Книга Шадрина заканчивается призывом к церковным властям изменить условия жизни семинариста, перестроить духовную школу в соответствии с требованиями современности. Он уверен, что если жизнь духовной школы коренным образом изменится, плодом ее воспитательных усилий будет появление «ярких образов» и «крупных характеров», которых в своем нынешнем положении духовная школа произвести не в силах:
Да простит мне благосклонный читатель, что так долго я заставил его следить за скучной и однообразной жизнью семинарии и за судьбою ничем не выдающегося семинариста. Но что же мне делать, если в современной бурсе я не нашел ярких, интересных образов, не нашел крупных личностей, если жизнь семинариста–бурсака проходит в зубрении до отупения и пьянстве. Измените условия его жизни, дайте ему побольше свободы и света, дайте ему понять, что он тоже человек, равноправный член человеческой семьи, наконец, дайте ему возможность свободно следовать своим прирожденным наклонностям, хотя бы они его выводили и не на ту дорогу, по которой шли его предки, откройте дверь высшей школы, не подгоняйте всех насильственно под монашеский уровень — и вы увидите, что следующий бытописатель бурсы найдет в ней и яркие образы, и крупные характеры. А теперь их нет, читатель. Грустно сознаться в этом, но это так. Да и то сказать: на болоте не растет крепкий, могучий дуб, и в холодном темном подвале не цветут пахучие, яркие цветы [179].
Мы намеренно привели такое количество цитат из книги Шадрина, чтобы современный «благосклонный читатель», который вряд ли доберется до самой книги, изданной малым тиражом и давно превратившейся в библиографическую редкость, своими ушами услышал свидетельство человека, учившегося в духовной школе около ста лет назад и описавшего ее во всех подробностях. Читатель вправе сказать: далеко не все воспитанники духовных школ воспринимали семинарскую реальность в таких черных тонах, как Шадрин. Да, действительно, среди выпускников «бурсы» были разные характеры, разные судьбы. Те, кто по окончании семинарии поступил в академию и сделал затем карьеру на научно–богословском поприще, как правило, умели примириться со своим семинарским прошлым, память о котором в значительной степени изглаживалась благодаря более светлым годам учебы в академии. А жизнь в духовных академиях все–таки существенным образом отличалась от жизни в семинариях и духовных училищах [180]. Шадрин не поступил в академию, и это наложило отпечаток обиды на все, что он говорил о семинарии. Но как бы там ни было, то, что он написал, не придумано им, а взято из реальной жизни, как не были за полвека до него придуманы рассказы из жизни бурсы Помяловским. Такова, к сожалению, была реальность тех духовных школ, в которых и тому, и другому писателю суждено было учиться. И писали они о бурсе не для того, чтобы «очернить» свою alma mater, «бросить тень» на ее инспекцию или «скомпрометировать» ее профессорско–преподавательскую корпорацию. Они искренне желали улучшить ситуацию и надеялись на серьезные реформы, которые вдохнули бы в духовные школы новую жизнь.

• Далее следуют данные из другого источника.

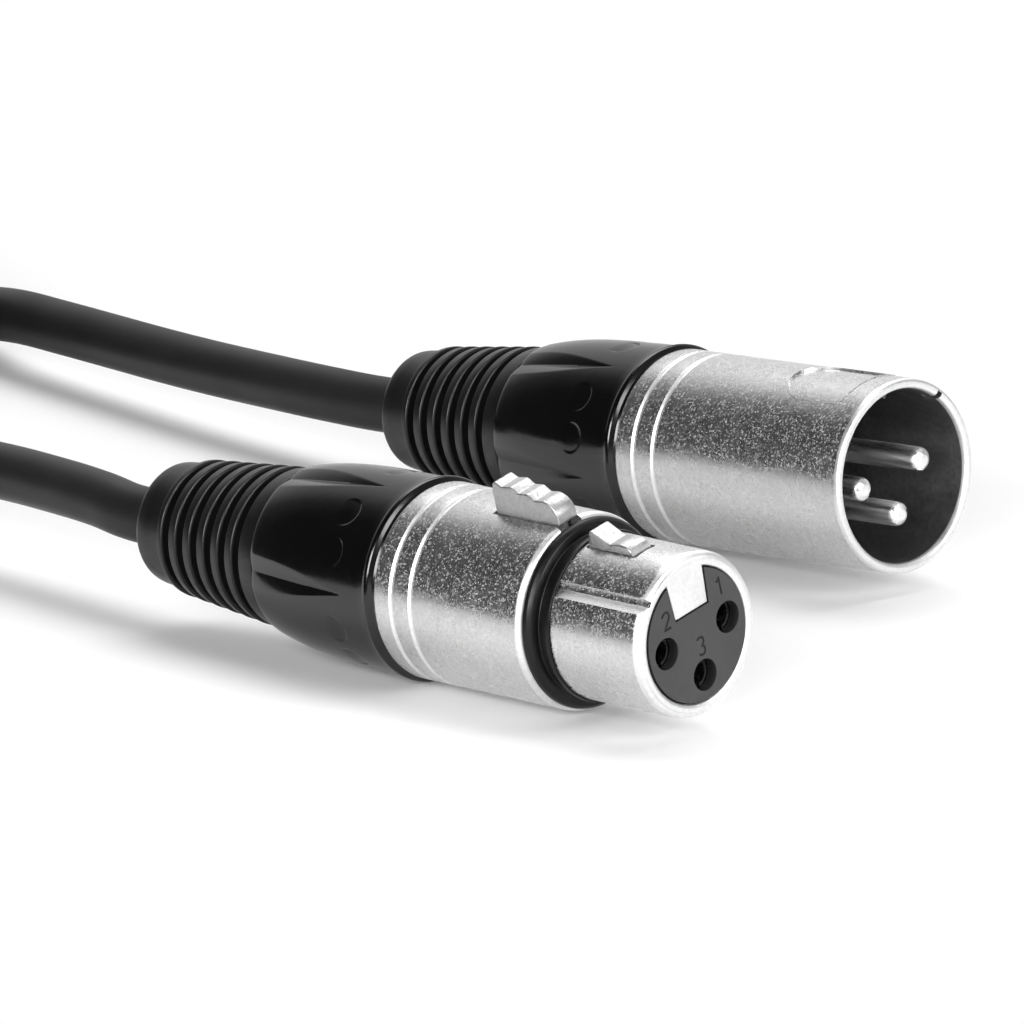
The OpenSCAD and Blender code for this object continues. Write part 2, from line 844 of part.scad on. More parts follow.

Нужно еще учитывать, что условия существования семинариста в Москве и Петербурге заметно отличались от условий, в которых жил «бурсак» российской глубинки, и воспоминания выпускников столичных духовных школ, как правило, менее мрачны по тону, более оптимистичны по выводам и рекомендациям. В столицах дело обстояло лучше, чем в провинциальных духовных школах [181], где учащиеся нередко оказывались оставленными на произвол инспекции, почти лишенной контроля со стороны центральной церковной власти. Именно в провинциальных духовных школах самосуд инспекции иной раз переходил в полнейший «беспредел», именно там, в душной и затхлой атмосфере закрытого учебного заведения, развивались самые трагические истории из семинарской жизни, о которых в столицах узнавали лишь по слухам.